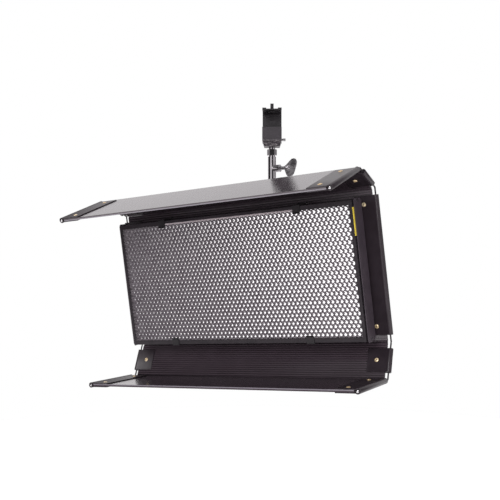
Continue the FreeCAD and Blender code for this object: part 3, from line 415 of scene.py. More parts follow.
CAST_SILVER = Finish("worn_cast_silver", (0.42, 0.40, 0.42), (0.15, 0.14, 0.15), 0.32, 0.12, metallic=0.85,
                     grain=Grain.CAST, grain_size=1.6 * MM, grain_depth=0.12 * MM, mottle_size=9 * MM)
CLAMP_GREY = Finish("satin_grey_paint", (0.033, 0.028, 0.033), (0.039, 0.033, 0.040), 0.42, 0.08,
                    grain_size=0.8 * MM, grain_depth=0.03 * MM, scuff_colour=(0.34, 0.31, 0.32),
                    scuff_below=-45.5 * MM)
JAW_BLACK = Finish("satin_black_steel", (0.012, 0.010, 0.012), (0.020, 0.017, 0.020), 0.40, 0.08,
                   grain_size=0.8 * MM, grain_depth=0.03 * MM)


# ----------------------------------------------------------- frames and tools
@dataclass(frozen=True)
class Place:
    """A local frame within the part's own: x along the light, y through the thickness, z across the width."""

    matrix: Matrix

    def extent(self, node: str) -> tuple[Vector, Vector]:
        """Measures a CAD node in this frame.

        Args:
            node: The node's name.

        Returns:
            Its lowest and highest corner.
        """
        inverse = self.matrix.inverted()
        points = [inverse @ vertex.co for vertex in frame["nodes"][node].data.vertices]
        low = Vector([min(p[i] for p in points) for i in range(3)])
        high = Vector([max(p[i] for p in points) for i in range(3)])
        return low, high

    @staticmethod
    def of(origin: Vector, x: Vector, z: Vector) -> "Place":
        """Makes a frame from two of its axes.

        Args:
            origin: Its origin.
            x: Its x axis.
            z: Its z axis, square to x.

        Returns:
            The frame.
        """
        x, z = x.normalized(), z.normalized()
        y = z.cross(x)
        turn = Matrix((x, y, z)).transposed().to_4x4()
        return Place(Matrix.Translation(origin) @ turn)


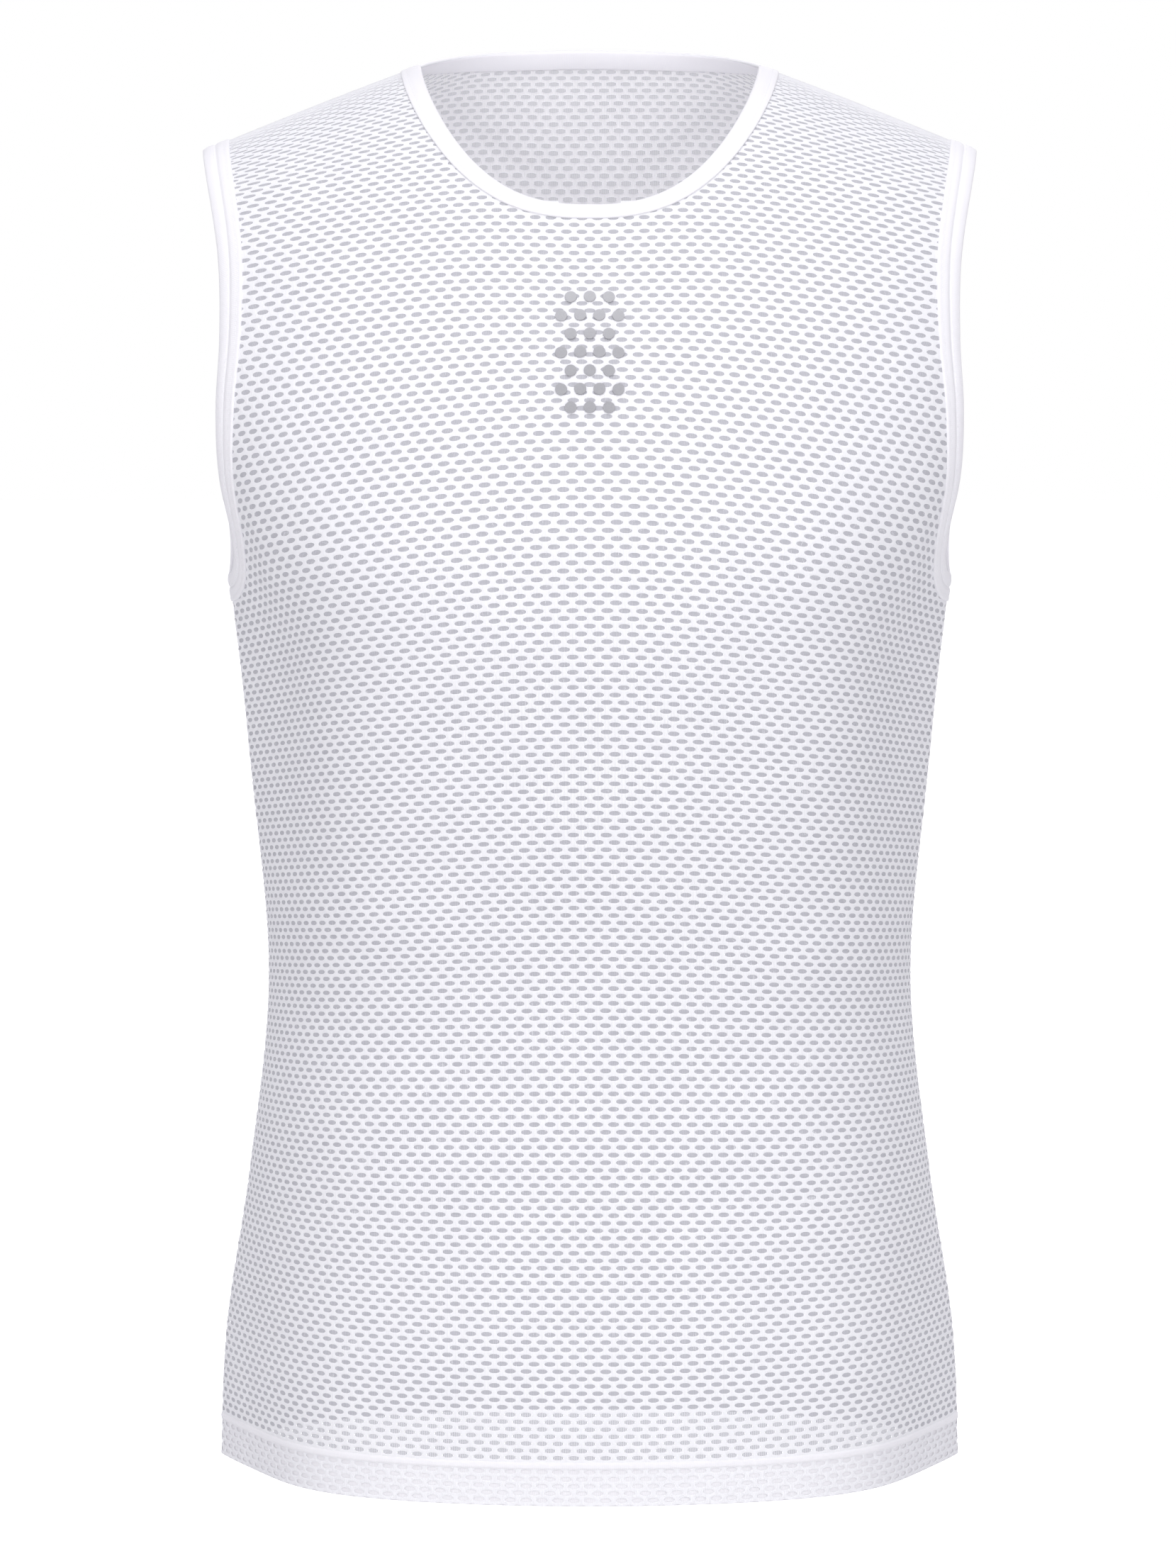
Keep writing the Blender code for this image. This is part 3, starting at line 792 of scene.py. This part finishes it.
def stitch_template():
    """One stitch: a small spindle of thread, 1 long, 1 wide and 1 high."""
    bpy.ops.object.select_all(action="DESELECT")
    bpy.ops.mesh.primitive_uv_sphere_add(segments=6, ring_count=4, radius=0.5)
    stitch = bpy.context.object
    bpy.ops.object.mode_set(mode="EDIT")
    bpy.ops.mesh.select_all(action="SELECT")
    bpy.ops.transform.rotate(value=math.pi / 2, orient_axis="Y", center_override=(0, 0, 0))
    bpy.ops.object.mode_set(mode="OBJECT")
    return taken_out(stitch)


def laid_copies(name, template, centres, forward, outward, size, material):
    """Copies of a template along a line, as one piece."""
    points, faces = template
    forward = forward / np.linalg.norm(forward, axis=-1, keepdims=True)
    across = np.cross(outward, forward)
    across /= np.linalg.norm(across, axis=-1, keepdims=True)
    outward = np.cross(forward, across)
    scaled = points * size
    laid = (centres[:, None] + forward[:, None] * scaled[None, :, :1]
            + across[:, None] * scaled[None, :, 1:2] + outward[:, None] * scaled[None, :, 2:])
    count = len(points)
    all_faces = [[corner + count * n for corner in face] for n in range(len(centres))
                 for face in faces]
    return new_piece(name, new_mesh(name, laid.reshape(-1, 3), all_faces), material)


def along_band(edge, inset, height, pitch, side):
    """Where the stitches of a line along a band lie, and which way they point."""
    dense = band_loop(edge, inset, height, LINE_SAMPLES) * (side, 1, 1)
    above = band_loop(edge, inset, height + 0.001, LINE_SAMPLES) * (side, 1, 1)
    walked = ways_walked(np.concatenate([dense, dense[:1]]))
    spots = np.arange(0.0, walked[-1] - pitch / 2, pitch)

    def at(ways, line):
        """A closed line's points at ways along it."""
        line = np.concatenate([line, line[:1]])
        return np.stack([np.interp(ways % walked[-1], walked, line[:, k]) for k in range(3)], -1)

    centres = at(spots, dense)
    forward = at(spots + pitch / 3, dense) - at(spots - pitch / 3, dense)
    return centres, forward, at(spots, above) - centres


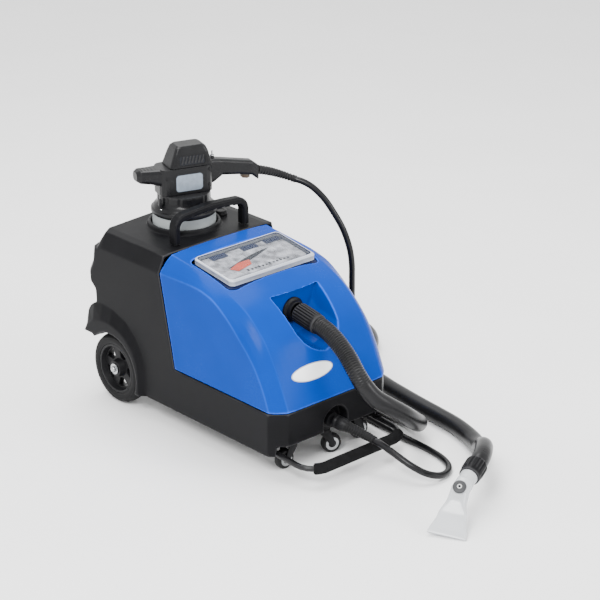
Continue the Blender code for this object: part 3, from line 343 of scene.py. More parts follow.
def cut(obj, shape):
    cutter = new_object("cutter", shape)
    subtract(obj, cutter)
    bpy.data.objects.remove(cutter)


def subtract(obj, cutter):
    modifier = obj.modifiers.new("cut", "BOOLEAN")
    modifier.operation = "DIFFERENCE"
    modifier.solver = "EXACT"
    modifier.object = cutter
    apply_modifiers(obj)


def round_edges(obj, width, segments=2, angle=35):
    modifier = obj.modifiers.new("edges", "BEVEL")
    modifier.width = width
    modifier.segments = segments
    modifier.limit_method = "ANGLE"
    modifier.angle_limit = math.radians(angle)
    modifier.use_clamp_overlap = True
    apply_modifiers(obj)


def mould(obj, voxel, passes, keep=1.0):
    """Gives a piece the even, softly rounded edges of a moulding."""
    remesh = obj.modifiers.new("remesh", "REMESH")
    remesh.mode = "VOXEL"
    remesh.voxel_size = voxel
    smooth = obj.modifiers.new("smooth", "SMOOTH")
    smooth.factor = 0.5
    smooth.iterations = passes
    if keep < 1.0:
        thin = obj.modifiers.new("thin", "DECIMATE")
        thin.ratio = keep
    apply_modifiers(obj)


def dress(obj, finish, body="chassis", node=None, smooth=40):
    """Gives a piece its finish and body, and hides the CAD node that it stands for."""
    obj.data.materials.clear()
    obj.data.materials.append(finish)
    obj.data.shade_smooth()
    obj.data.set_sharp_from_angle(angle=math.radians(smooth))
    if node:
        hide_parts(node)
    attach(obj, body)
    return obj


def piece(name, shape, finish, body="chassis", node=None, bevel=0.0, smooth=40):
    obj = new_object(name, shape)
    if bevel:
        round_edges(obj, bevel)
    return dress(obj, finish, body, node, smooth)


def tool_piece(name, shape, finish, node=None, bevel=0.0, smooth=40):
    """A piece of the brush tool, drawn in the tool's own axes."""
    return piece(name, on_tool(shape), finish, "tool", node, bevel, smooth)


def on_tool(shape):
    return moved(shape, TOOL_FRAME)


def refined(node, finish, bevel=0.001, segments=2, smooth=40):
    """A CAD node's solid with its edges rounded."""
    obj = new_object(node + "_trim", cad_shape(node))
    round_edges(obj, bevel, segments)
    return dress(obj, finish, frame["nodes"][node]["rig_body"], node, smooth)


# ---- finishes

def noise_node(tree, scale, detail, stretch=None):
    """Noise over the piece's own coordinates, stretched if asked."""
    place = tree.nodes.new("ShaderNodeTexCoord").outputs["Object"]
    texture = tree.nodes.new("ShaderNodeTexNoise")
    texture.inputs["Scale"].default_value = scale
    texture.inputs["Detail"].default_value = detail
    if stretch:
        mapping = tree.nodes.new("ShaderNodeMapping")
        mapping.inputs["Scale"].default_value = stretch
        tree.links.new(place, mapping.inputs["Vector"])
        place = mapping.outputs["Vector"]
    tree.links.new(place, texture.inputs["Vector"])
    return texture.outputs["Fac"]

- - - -

◆ **Task to complete**: Write out every line of the material again, exactly as it reads.

◆ **Exercise solution**:
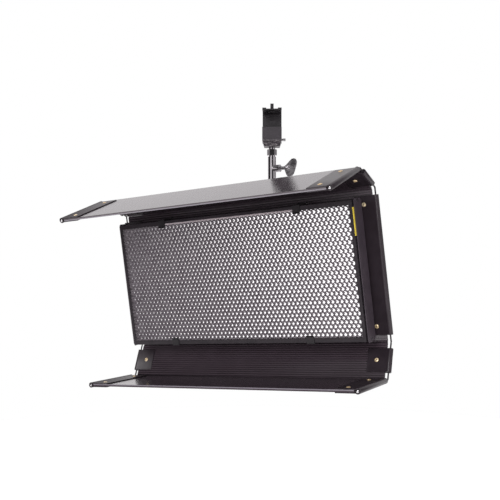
Continue the FreeCAD and Blender code for this object: part 3, from line 415 of scene.py. More parts follow.
CAST_SILVER = Finish("worn_cast_silver", (0.42, 0.40, 0.42), (0.15, 0.14, 0.15), 0.32, 0.12, metallic=0.85,
                     grain=Grain.CAST, grain_size=1.6 * MM, grain_depth=0.12 * MM, mottle_size=9 * MM)
CLAMP_GREY = Finish("satin_grey_paint", (0.033, 0.028, 0.033), (0.039, 0.033, 0.040), 0.42, 0.08,
                    grain_size=0.8 * MM, grain_depth=0.03 * MM, scuff_colour=(0.34, 0.31, 0.32),
                    scuff_below=-45.5 * MM)
JAW_BLACK = Finish("satin_black_steel", (0.012, 0.010, 0.012), (0.020, 0.017, 0.020), 0.40, 0.08,
                   grain_size=0.8 * MM, grain_depth=0.03 * MM)


# ----------------------------------------------------------- frames and tools
@dataclass(frozen=True)
class Place:
    """A local frame within the part's own: x along the light, y through the thickness, z across the width."""

    matrix: Matrix

    def extent(self, node: str) -> tuple[Vector, Vector]:
        """Measures a CAD node in this frame.

        Args:
            node: The node's name.

        Returns:
            Its lowest and highest corner.
        """
        inverse = self.matrix.inverted()
        points = [inverse @ vertex.co for vertex in frame["nodes"][node].data.vertices]
        low = Vector([min(p[i] for p in points) for i in range(3)])
        high = Vector([max(p[i] for p in points) for i in range(3)])
        return low, high

    @staticmethod
    def of(origin: Vector, x: Vector, z: Vector) -> "Place":
        """Makes a frame from two of its axes.

        Args:
            origin: Its origin.
            x: Its x axis.
            z: Its z axis, square to x.

        Returns:
            The frame.
        """
        x, z = x.normalized(), z.normalized()
        y = z.cross(x)
        turn = Matrix((x, y, z)).transposed().to_4x4()
        return Place(Matrix.Translation(origin) @ turn)


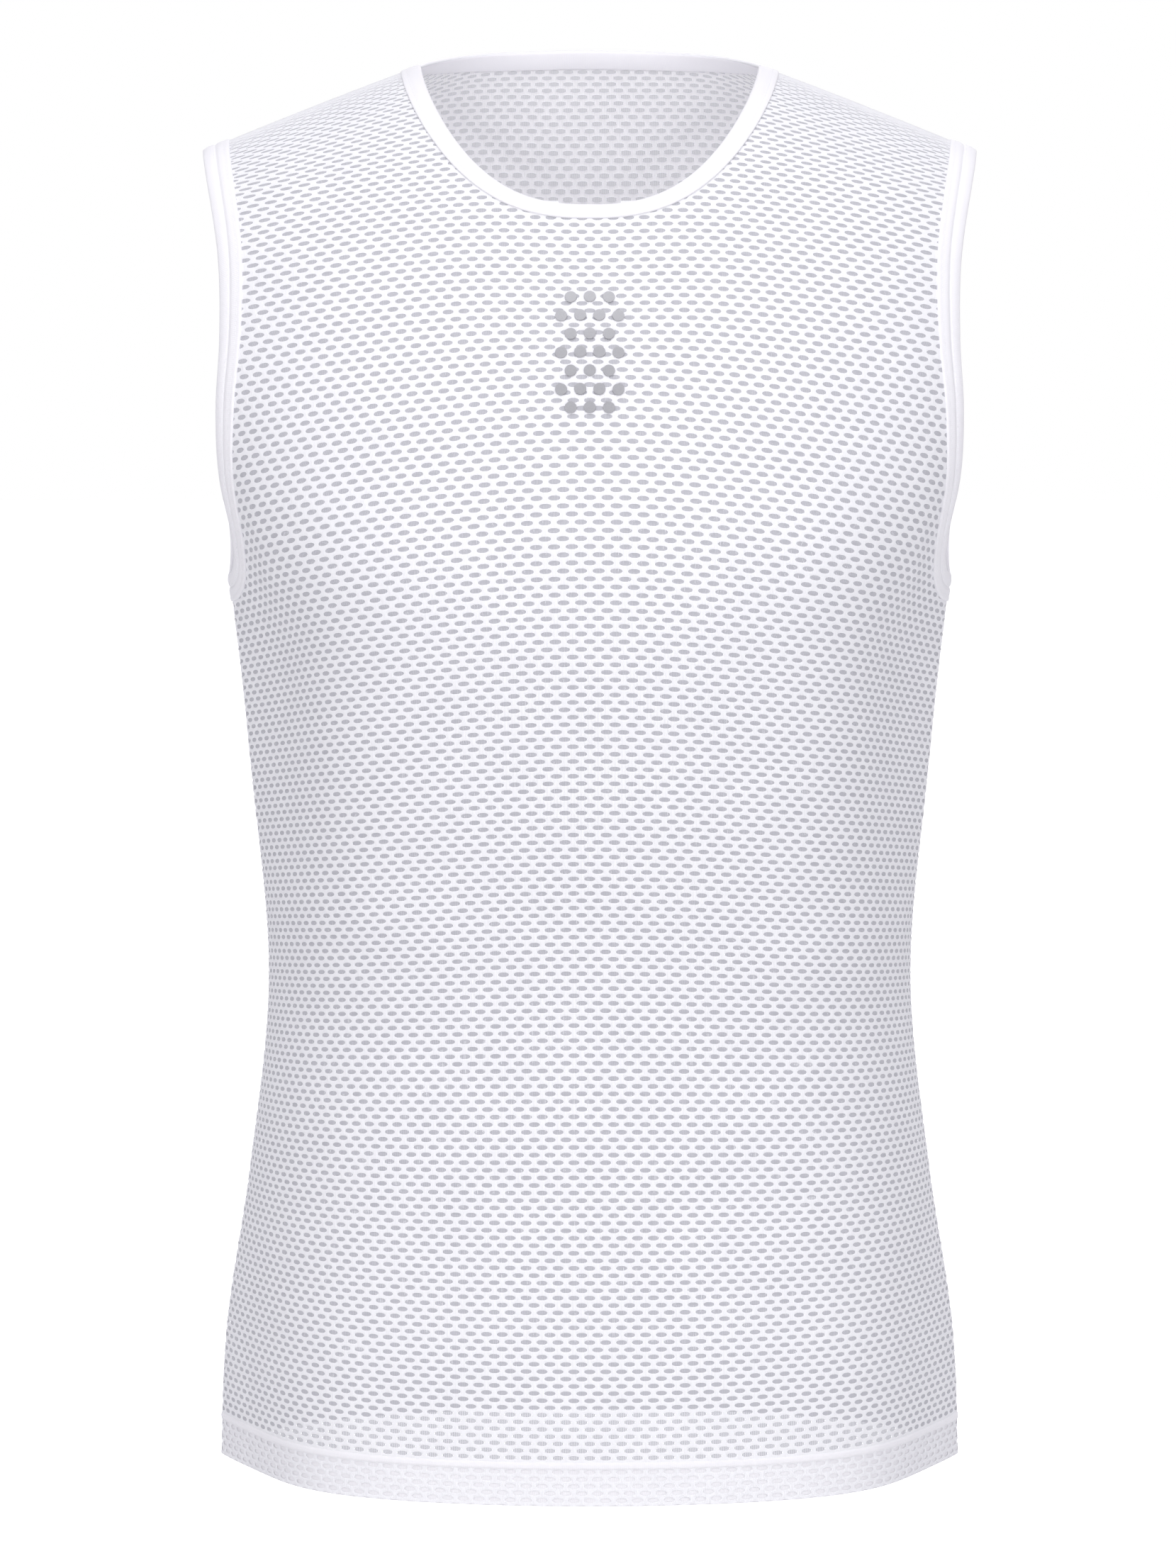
Keep writing the Blender code for this image. This is part 3, starting at line 792 of scene.py. This part finishes it.
def stitch_template():
    """One stitch: a small spindle of thread, 1 long, 1 wide and 1 high."""
    bpy.ops.object.select_all(action="DESELECT")
    bpy.ops.mesh.primitive_uv_sphere_add(segments=6, ring_count=4, radius=0.5)
    stitch = bpy.context.object
    bpy.ops.object.mode_set(mode="EDIT")
    bpy.ops.mesh.select_all(action="SELECT")
    bpy.ops.transform.rotate(value=math.pi / 2, orient_axis="Y", center_override=(0, 0, 0))
    bpy.ops.object.mode_set(mode="OBJECT")
    return taken_out(stitch)


def laid_copies(name, template, centres, forward, outward, size, material):
    """Copies of a template along a line, as one piece."""
    points, faces = template
    forward = forward / np.linalg.norm(forward, axis=-1, keepdims=True)
    across = np.cross(outward, forward)
    across /= np.linalg.norm(across, axis=-1, keepdims=True)
    outward = np.cross(forward, across)
    scaled = points * size
    laid = (centres[:, None] + forward[:, None] * scaled[None, :, :1]
            + across[:, None] * scaled[None, :, 1:2] + outward[:, None] * scaled[None, :, 2:])
    count = len(points)
    all_faces = [[corner + count * n for corner in face] for n in range(len(centres))
                 for face in faces]
    return new_piece(name, new_mesh(name, laid.reshape(-1, 3), all_faces), material)


def along_band(edge, inset, height, pitch, side):
    """Where the stitches of a line along a band lie, and which way they point."""
    dense = band_loop(edge, inset, height, LINE_SAMPLES) * (side, 1, 1)
    above = band_loop(edge, inset, height + 0.001, LINE_SAMPLES) * (side, 1, 1)
    walked = ways_walked(np.concatenate([dense, dense[:1]]))
    spots = np.arange(0.0, walked[-1] - pitch / 2, pitch)

    def at(ways, line):
        """A closed line's points at ways along it."""
        line = np.concatenate([line, line[:1]])
        return np.stack([np.interp(ways % walked[-1], walked, line[:, k]) for k in range(3)], -1)

    centres = at(spots, dense)
    forward = at(spots + pitch / 3, dense) - at(spots - pitch / 3, dense)
    return centres, forward, at(spots, above) - centres


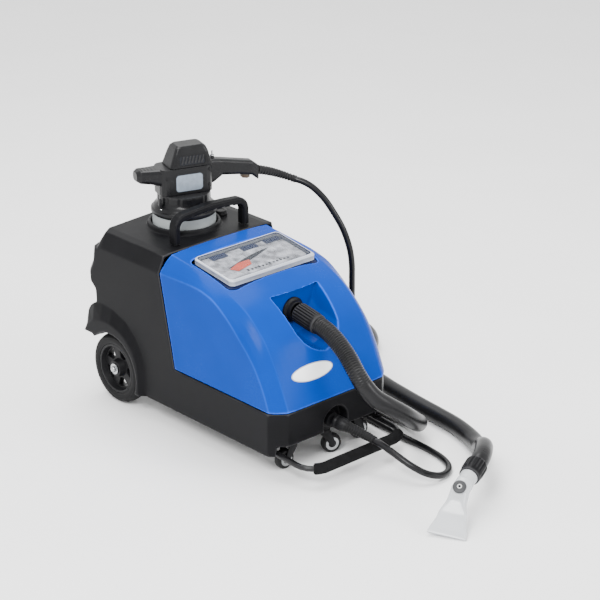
Continue the Blender code for this object: part 3, from line 343 of scene.py. More parts follow.
def cut(obj, shape):
    cutter = new_object("cutter", shape)
    subtract(obj, cutter)
    bpy.data.objects.remove(cutter)


def subtract(obj, cutter):
    modifier = obj.modifiers.new("cut", "BOOLEAN")
    modifier.operation = "DIFFERENCE"
    modifier.solver = "EXACT"
    modifier.object = cutter
    apply_modifiers(obj)


def round_edges(obj, width, segments=2, angle=35):
    modifier = obj.modifiers.new("edges", "BEVEL")
    modifier.width = width
    modifier.segments = segments
    modifier.limit_method = "ANGLE"
    modifier.angle_limit = math.radians(angle)
    modifier.use_clamp_overlap = True
    apply_modifiers(obj)


def mould(obj, voxel, passes, keep=1.0):
    """Gives a piece the even, softly rounded edges of a moulding."""
    remesh = obj.modifiers.new("remesh", "REMESH")
    remesh.mode = "VOXEL"
    remesh.voxel_size = voxel
    smooth = obj.modifiers.new("smooth", "SMOOTH")
    smooth.factor = 0.5
    smooth.iterations = passes
    if keep < 1.0:
        thin = obj.modifiers.new("thin", "DECIMATE")
        thin.ratio = keep
    apply_modifiers(obj)


def dress(obj, finish, body="chassis", node=None, smooth=40):
    """Gives a piece its finish and body, and hides the CAD node that it stands for."""
    obj.data.materials.clear()
    obj.data.materials.append(finish)
    obj.data.shade_smooth()
    obj.data.set_sharp_from_angle(angle=math.radians(smooth))
    if node:
        hide_parts(node)
    attach(obj, body)
    return obj


def piece(name, shape, finish, body="chassis", node=None, bevel=0.0, smooth=40):
    obj = new_object(name, shape)
    if bevel:
        round_edges(obj, bevel)
    return dress(obj, finish, body, node, smooth)


def tool_piece(name, shape, finish, node=None, bevel=0.0, smooth=40):
    """A piece of the brush tool, drawn in the tool's own axes."""
    return piece(name, on_tool(shape), finish, "tool", node, bevel, smooth)


def on_tool(shape):
    return moved(shape, TOOL_FRAME)


def refined(node, finish, bevel=0.001, segments=2, smooth=40):
    """A CAD node's solid with its edges rounded."""
    obj = new_object(node + "_trim", cad_shape(node))
    round_edges(obj, bevel, segments)
    return dress(obj, finish, frame["nodes"][node]["rig_body"], node, smooth)


# ---- finishes

def noise_node(tree, scale, detail, stretch=None):
    """Noise over the piece's own coordinates, stretched if asked."""
    place = tree.nodes.new("ShaderNodeTexCoord").outputs["Object"]
    texture = tree.nodes.new("ShaderNodeTexNoise")
    texture.inputs["Scale"].default_value = scale
    texture.inputs["Detail"].default_value = detail
    if stretch:
        mapping = tree.nodes.new("ShaderNodeMapping")
        mapping.inputs["Scale"].default_value = stretch
        tree.links.new(place, mapping.inputs["Vector"])
        place = mapping.outputs["Vector"]
    tree.links.new(place, texture.inputs["Vector"])
    return texture.outputs["Fac"]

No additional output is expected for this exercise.